Mrs. Wainer began her record-keeping in Ellenville on July 1, 1957. At the end of each month, she submits daily rainfall and river level information measured at her home to the National Weather Service in Albany. This uninterrupted flow of weather data has proven critical for establishing a climate record of floods, droughts, and rainfall in Ellenville. This is Mrs. Wainer’s second National Weather Service award. On October 13, 1993 she received the John Campanius Holm Award for outstanding accomplishments in the field of cooperative observations.
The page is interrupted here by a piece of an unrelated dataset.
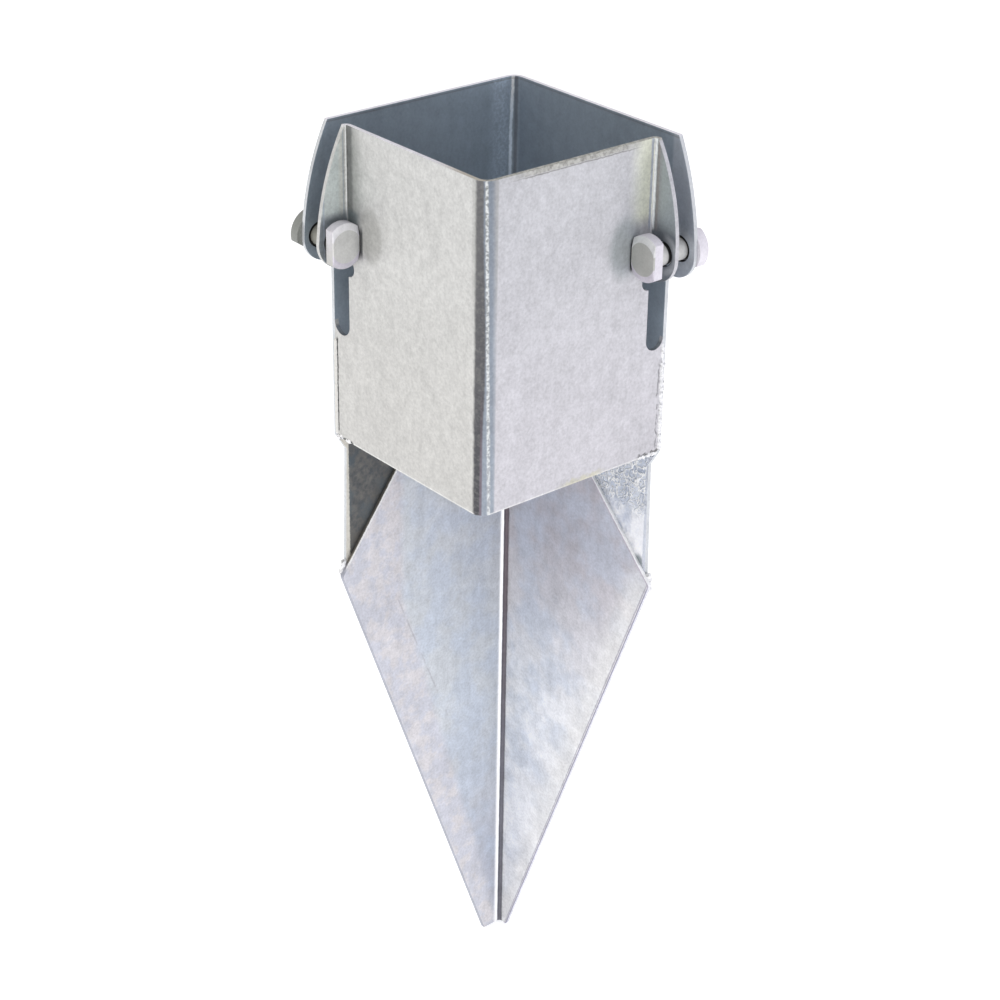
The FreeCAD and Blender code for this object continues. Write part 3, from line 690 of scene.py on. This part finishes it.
def paintCuts(finish, under):
    # sheared edges with painted highlights, bright above and duller below the shoulders; gives back the
    # bare rims
    x, y = finish.x, finish.y
    leftCut = finish.times(finish.ramp(finish.ny, -0.25, -0.5), finish.ramp(y, 0.045, 0.044))
    rightCut = finish.times(finish.ramp(finish.nx, 0.25, 0.5), finish.ramp(x, -0.045, -0.044))
    leftLine = finish.layers(
        (128, 124, 116),
        (white, finish.ramp(finish.ragged(x, 0.0003), -0.0492, -0.0488)),
        ((170, 172, 184), under))
    lowRight = finish.tint(
        finish.ramp(finish.ragged(y, 0.0003), 0.0486, 0.0490), (146, 144, 164), (226, 226, 234))
    rightLine = finish.layers(
        (196, 188, 200),
        (white, finish.ramp(finish.ragged(y, 0.0002), 0.0483, 0.0486)),
        (lowRight, under))
    # painted highlights on the sheared edges
    finish.paint(leftLine, leftCut)
    finish.paint(rightLine, rightCut)
    rim = finish.either(
        finish.times(leftCut, finish.ramp(finish.ragged(x, 0.0002), -0.0490, -0.0487)),
        finish.times(rightCut, finish.ramp(finish.ragged(y, 0.0002), 0.0492, 0.0489)))
    return finish.times(rim, finish.ramp(under, 1.0, 0.0), 0.9)

def makeBladeZinc():
    finish = startZinc("bladeZinc", bladeSheet)
    leftInside, rightInside = insideFaces(finish)
    cool = finish.ramp(finish.noise(0.022, 3.0, 0.55, shift=(0.4, 0.8, 0.6)), 0.40, 0.62)
    # how far inside the right arm's outer edge
    drop = finish.maths("ADD", finish.z, 0.0686)
    inset = finish.maths("SUBTRACT", finish.shifted(0.0532, drop, 0.3808), finish.x)
    finish.colour = bladeSheet["plain"]
    finish.paint(leftArmTone(finish, cool), leftInside)
    finish.paint(rightArmTone(finish, cool, inset), rightInside)
    ridge = paintCrease(finish)
    under = finish.ramp(finish.z, -0.066, -0.072)
    rim = paintCuts(finish, under)
    edgeLine = finish.band(finish.ragged(inset, 0.0004), 0.0003, 0.0011, 0.0003)
    finish.paint((150, 146, 164), rightInside, under, edgeLine, 0.6)

    # the ridge and the rims are bare zinc that mirrors the bright ground, with normals turned towards fixed
    # ones; the ridge's painted highlight stays at full brightness
    metallic = finish.ramp(
        finish.either(ridge, rim), 0.0, 1.0, zinc["metallic"], 1.0, smooth=False)
    relief = finish.lean(ridge, finish.relief, bladeSheet["ridgeNormal"])
    relief = finish.lean(rim, relief, bladeSheet["rimNormal"])
    tone = finish.ramp(ridge, 0.0, 1.0, finish.tone, 1.0, smooth=False)
    return finish.wear(tone, finish.roughness, relief, metallic)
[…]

The Stoll Award is given to observers who complete 50 years of continuous weather observations. The award is named for Edward H. Stoll, an observer in Elwood, Nebraska for over 76 years. He was the first to receive the award created in 1975.
The National Weather Service’s Cooperative Weather Observer Program has given scientists and researchers continuous observational data since the program’s inception more than a century ago. Today, some 11,700 volunteer observers participate in the nationwide program to provide daily reports on temperature, precipitation and other weather factors such as snow depth, river levels and soil temperature.
Many historic figures have also maintained weather records, including Benjamin Franklin, George Washington and Thomas Jefferson. Jefferson maintained an almost unbroken record of weather observations between 1776 and 1816. Washington took weather observations until just a few days before he died.